Below are the main categories of attacks that WAF provides protection for
- Distributed denial of service (DDoS) attacks
- Web application attacks (App Exploits, XSS, SQLi, CVE)
- Bots (Bots, Scrappers, Crawlers)
Common configuration
Managed Rule Sets
These are AWS managed rules curated and maintained by the AWS Threat Research Team that provides protection against common application vulnerabilities (OWASP etc) or other unwanted traffic, without having to write your own rules. You can select and add some of the AWS managed rulegroups to protect your application from various threats.
Use-case specific rule groups provide incremental protection based on your application characteristics, such as the application OS or database.
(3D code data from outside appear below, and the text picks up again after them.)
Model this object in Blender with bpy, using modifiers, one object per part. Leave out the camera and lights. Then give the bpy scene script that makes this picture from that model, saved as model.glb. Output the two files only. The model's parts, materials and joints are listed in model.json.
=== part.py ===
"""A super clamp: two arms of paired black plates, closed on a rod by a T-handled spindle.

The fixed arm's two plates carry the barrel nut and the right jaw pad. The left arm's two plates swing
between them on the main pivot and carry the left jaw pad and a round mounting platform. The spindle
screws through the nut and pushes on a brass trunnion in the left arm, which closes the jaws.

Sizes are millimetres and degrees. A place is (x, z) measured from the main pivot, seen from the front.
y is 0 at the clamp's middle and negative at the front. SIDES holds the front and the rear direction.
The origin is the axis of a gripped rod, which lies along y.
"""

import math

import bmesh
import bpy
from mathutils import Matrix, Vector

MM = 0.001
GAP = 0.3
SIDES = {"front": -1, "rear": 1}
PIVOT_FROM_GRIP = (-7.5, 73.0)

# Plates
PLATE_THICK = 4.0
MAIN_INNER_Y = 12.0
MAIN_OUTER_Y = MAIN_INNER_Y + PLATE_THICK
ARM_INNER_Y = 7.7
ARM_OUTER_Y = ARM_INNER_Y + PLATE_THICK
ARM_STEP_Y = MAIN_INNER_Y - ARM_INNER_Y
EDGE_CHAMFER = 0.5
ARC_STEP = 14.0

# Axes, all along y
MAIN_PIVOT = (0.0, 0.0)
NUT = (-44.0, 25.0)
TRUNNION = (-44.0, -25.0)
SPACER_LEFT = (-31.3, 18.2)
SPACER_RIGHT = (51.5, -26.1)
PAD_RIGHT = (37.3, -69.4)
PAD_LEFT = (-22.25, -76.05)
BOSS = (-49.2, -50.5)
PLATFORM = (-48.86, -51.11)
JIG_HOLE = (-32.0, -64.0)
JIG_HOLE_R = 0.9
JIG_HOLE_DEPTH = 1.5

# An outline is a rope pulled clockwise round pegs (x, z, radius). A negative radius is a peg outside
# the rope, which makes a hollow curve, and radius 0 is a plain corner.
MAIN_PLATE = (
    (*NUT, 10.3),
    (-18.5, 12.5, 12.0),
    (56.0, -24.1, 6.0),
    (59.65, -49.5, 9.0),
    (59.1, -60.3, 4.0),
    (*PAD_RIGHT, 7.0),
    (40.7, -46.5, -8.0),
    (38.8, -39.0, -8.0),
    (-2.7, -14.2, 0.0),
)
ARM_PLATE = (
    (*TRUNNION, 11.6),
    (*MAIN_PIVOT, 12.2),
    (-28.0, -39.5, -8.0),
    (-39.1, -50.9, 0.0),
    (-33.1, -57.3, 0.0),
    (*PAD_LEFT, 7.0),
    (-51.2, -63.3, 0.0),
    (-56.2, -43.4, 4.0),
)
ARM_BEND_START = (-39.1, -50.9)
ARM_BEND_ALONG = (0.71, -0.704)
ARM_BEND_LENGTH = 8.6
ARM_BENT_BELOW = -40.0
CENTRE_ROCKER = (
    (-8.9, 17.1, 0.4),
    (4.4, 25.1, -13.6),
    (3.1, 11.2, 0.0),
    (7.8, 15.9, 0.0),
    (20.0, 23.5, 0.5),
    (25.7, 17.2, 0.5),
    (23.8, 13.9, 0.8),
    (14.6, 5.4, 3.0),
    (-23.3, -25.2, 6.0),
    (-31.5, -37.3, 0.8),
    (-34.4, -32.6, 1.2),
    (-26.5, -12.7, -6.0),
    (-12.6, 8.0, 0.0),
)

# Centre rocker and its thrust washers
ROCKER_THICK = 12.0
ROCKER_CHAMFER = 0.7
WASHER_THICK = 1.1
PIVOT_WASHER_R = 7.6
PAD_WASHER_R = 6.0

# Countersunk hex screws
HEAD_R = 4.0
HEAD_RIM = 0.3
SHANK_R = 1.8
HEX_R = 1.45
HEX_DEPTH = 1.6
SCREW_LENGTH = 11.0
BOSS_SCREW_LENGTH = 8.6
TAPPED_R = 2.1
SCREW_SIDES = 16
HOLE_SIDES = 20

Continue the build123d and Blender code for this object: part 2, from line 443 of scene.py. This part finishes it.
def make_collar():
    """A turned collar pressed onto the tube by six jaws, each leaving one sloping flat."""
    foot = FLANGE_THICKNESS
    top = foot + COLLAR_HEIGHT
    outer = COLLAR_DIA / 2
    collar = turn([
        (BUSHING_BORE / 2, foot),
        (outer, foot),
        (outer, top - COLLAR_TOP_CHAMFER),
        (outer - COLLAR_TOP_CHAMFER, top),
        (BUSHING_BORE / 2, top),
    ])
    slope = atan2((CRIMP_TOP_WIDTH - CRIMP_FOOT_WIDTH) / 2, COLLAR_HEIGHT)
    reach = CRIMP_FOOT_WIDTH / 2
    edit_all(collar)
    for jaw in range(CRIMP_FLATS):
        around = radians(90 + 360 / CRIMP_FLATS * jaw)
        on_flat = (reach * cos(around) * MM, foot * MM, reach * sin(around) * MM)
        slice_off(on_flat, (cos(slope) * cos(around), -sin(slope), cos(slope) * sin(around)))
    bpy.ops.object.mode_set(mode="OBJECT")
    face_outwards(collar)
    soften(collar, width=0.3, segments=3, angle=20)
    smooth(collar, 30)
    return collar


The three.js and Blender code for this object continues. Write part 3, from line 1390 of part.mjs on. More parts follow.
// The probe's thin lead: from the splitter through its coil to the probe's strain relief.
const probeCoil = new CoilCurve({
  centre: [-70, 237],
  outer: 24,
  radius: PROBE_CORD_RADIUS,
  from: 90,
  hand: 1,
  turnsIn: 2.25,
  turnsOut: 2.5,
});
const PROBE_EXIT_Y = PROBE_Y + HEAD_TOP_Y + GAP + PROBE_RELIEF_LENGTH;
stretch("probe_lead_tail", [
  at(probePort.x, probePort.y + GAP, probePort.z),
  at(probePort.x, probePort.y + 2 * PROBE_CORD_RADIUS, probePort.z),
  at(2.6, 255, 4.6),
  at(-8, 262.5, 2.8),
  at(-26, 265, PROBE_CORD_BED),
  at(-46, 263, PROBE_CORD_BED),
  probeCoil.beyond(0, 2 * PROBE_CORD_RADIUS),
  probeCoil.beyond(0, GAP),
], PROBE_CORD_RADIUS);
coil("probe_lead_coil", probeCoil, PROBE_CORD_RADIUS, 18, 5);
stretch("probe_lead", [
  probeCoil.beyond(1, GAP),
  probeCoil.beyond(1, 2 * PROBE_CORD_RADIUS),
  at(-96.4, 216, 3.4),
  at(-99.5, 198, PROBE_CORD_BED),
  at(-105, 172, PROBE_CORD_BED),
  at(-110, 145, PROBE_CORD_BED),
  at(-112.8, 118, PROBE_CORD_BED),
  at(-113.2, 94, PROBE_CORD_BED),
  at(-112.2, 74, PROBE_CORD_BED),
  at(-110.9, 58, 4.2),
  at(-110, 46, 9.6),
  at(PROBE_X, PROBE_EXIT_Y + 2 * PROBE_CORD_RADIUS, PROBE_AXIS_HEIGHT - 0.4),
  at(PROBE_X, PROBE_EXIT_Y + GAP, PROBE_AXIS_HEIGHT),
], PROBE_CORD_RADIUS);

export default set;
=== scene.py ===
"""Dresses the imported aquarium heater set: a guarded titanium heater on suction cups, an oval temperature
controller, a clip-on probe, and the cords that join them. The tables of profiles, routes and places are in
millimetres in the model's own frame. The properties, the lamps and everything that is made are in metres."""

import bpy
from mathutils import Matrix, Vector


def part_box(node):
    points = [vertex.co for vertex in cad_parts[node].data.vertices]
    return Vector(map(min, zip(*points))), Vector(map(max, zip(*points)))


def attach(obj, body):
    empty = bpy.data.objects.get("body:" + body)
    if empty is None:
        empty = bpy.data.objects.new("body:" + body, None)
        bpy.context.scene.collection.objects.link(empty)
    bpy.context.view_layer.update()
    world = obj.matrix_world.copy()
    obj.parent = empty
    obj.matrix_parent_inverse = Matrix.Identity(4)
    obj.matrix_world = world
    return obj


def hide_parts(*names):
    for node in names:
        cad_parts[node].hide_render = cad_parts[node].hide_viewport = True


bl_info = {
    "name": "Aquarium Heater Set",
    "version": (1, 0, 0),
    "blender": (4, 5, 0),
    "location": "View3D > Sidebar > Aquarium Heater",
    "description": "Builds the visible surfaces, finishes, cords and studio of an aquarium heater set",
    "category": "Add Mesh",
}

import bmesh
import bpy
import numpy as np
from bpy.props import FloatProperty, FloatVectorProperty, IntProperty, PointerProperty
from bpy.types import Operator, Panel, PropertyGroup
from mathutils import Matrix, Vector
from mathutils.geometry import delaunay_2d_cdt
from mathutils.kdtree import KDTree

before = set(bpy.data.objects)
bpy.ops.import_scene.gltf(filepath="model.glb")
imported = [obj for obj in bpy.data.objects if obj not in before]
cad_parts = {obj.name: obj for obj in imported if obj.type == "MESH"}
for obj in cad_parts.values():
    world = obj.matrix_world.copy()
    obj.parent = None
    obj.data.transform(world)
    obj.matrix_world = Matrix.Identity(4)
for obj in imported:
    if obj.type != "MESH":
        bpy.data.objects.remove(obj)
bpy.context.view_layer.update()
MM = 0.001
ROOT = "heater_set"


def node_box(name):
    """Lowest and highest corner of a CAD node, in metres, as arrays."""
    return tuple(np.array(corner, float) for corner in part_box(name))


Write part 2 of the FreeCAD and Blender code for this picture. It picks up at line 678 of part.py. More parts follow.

Finally there are IP reputation rule groups managed by the Amazon threat intelligence team blocks known malicious IP addresses.
Rate-Based Rules
Depending upon your application needs and user traffic you can add rate limits to protect against DDoS attacks and other types of high-traffic anomalies.
Geographic Rules:
If you application and data needs to be restricted to certain locations you can add rules to block traffic from specific countries.
Deployment Best Practices
Below are the some best practices that can be utilized for effective WAF security while reducing risk of application availability issues.
- Identify and Implement WAF in a lower envirment like staging/UAT/PreProd.
- Turn on your rules in count mode (this will not block) so it will help you to identify if any legitemate application requests will be clocked in production.
- Run regression tests and test traffic for observation for like 2 weeks etc to identify and rules that are causing issues with legitimate traffic.
- Tune rules if they are blocking any legitimate application traffic.
- After tuning and validation in lower env promote the WAF config/rules to prod again in count mode. (This step is important as for some application there will still be cases where some legit prod traffic that will be blocked that needs tuning)
- After monitoring for period in prod and your team is comfortable update the rules to block mode.
- Setup a recurring review sessions to monitor and review the application. At this stage, security and development teams should regularly review dashboards to establish a baseline of normal application traffic. You can leverage AWS WAF logs alongside tools like Athena, OpenSearch Service, and external SIEM solutions to analyze traffic patterns and identify potentially threatening changes.